だが、実際にメディアがそのような影響を及ぼしたのかは分からない。というよりも、第三者効果の背景にあるのは、「自分の判断は理性的なものであり、決していい加減なものではない」と考える人間の思考のクセだ。人によっては「確かに自分は動画サイトを見て投票先を変えたけれど、それは動画の情報を真に受けたからではなく、対立候補の言うことより筋が通ってると、しっかり考えた結果だ」と思っているかもしれない。というより、そもそも「メディアに踊らされた人」と「しっかり考えた人」の間に線を引くことも難しいのだ。
不安を保留する
世論の分断に関する研究においては、アメリカのような極端な分極化(世論が二分されること)を起こすケースのほうがレアで、多くの国は一部の市民が極性化(極端な意見を持つこと)することはあっても、分断と呼べるような状況には陥っていないというのが現在の主流の見方だ。特に日本の場合は、意見の拡散が行われるSNSの利用者が、特に高齢層において他国より少ないため、ネットの影響力は限定的であると見なされてきた。それゆえ、ネットの極端な意見は単なるノイジーマイノリティであり、世の中の大半は中立的・穏健な意見を持っているとも言われてきた。

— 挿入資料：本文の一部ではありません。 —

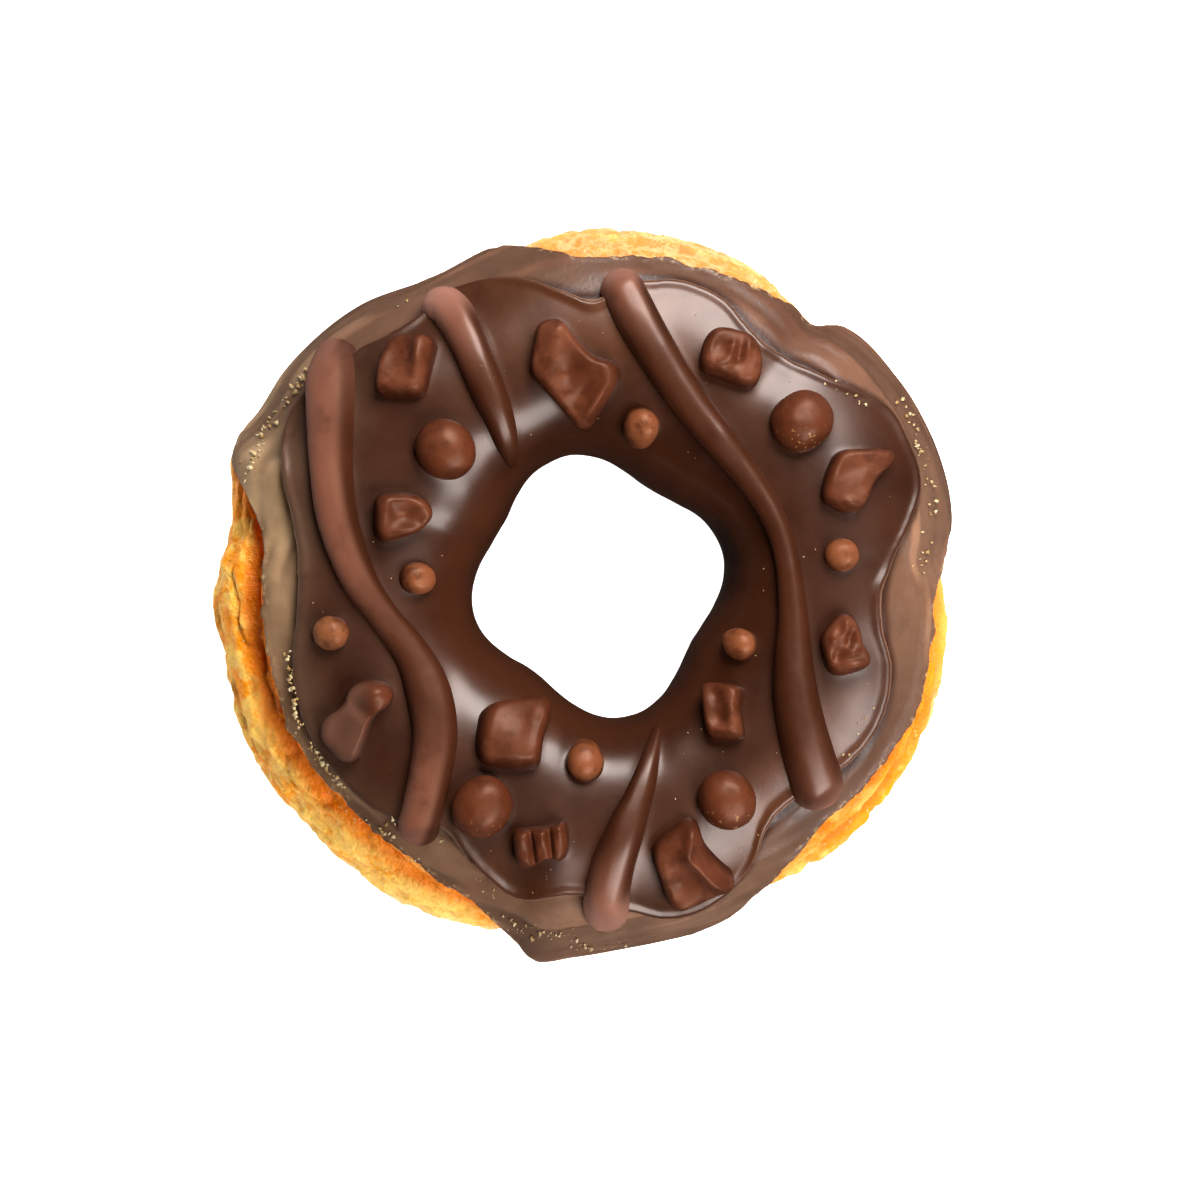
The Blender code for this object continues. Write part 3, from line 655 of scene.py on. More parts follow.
def fried_crust():
    """Golden crust, pale low on the sides and browner beneath. Painted shade: amber in creases and just
    under the coat's edge, and browner on the side that the lamp behind lights.
    """
    s = Shader("fried_crust", 0.4, {"Specular IOR Level": 0.22, "Subsurface Weight": 0.08,
                                    "Subsurface Scale": 0.0012, "Subsurface Radius": (1.0, 0.45, 0.15)})
    patches = s.math("ADD", s.noise(4.5, 4.0, 0.6, 0.6), s.times(s.noise(1.3, 5.0, 0.65), 0.6))
    patches = s.math("ADD", patches, s.times(s.mark("golden"), 0.2))
    colour = s.mix(s.span(patches, 0.8, 1.02), ORANGE, GOLD)
    # Painted shade: a deeper amber in the creases.
    colour = s.mix(s.span(s.mark("crease_shade"), -0.9, 0.1, 0.85, 0.0), colour, SHADE_AMBER)
    # Painted shade: amber just under the coat's edge.
    shade_by_coat = s.times(s.mark("shade_under_coat"), s.span(s.noise(3.0, 3.0), 0.2, 0.55))
    colour = s.mix(shade_by_coat, colour, SHADE_AMBER)
    pale = s.times(s.mark("pale"), s.span(s.noise(3.5, 4.0, 0.6), 0.25, 0.6, 0.45, 1.0))
    colour = s.mix(pale, colour, PALE_CRUST)
    # Painted shade: browner on the side that the lamp behind lights.
    baked = s.times(s.mark("baked"), s.span(s.noise(2.6, 4.0, 0.6), 0.25, 0.6, 0.55, 1.0))
    shade_tone = s.mix(s.span(s.noise(1.6, 4.0), 0.42, 0.6), SHADE_BROWN, SHADE_TAN)
    colour = s.mix(baked, colour, shade_tone)
    colour = s.mix(s.mark("fried"), colour, DEEP_FRIED)
    flecks = s.span(s.cells(1.3), 0.1, 0.22, 0.55, 0.0)
    colour = s.mix(s.times(flecks, s.span(s.noise(6.0), 0.45, 0.6)), colour, FLECKS)
    blisters = s.bump(s.noise(1.1, 4.0, 0.6), 0.5)
    pores = s.bump(s.noise(0.4, 3.0, 0.6), 0.1, blisters)
    rough = s.span(s.noise(1.2, 3.0), 0.38, 0.6, 0.22, 0.55)
    return s.finish(colour, pores, rough)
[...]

今回、斎藤氏に投票した約110万票というのは、有権者全体の20%強に当たる。また投票しなかった40%強の有権者の態度も明らかではない。ただ、マーケティングの普及理論(イノベーター理論)の知見を援用するなら、20%というのは「みんなが消費している」と考え始める割合ということになるので、少なくともマイノリティではない。他方、2位だった稲村和美氏も約100万票を得ており、こちらもマイノリティとは言えないサイズになっている。
僕が危惧するのは、社会が「不安」に覆われることによる世論の分断だ。少なくない数の人が、自分と異なる意見を持つことが明らかになり、その相手を「メディアに踊らされて誤った信念を持つようになった人なのだ」と解釈するとき、そこに大きな不安が生まれる。「ネット動画で見たんだけど、斎藤さんはハメられたんだって」と親が電話してきたり、「斎藤さんの集会に集まってる人ってSNSを真に受けた陰謀論者なんだって」と友人に言われたりしたとき、強い意見のない人ほど相手に対して「え、こわ…」と思うのではないか。
その不安や恐怖は、「ネットに踊らされている人がいる」という話だけでなく、そうした話を自分に振ってくる相手にも向けられている。それは、ネットで余計なことを書くと炎上したり誹謗中傷を受けたりするという不安にもつながる。特にネット言説においては、いかに相手が間違っており、愚かであるかを指摘することが、自分の賢さや正当性を主張する手段になりがちで、意見の異なる人と対話する理性は賢さの中に含まれないことが多い。「怖い怖い」と思う人が沈黙するほどに、自分こそが正しく、相手は完全に間違っているという物言いだけが幅を利かせるようになる。
このエントリこそ、まだ詳細がはっきりしない状態で、いろんな解釈で断片的な情報をつなぎ合わせて論じているのだけど、なぜそうしているのかというと、「不安を一旦保留する」ことが大事だと考えたからだ。僕たちは自分で思うほど賢くはないし、一方で他人も自分が思うほど愚かではない。それは言い換えれば、まだ「話せば分かる」余地があるということのはずなのだ。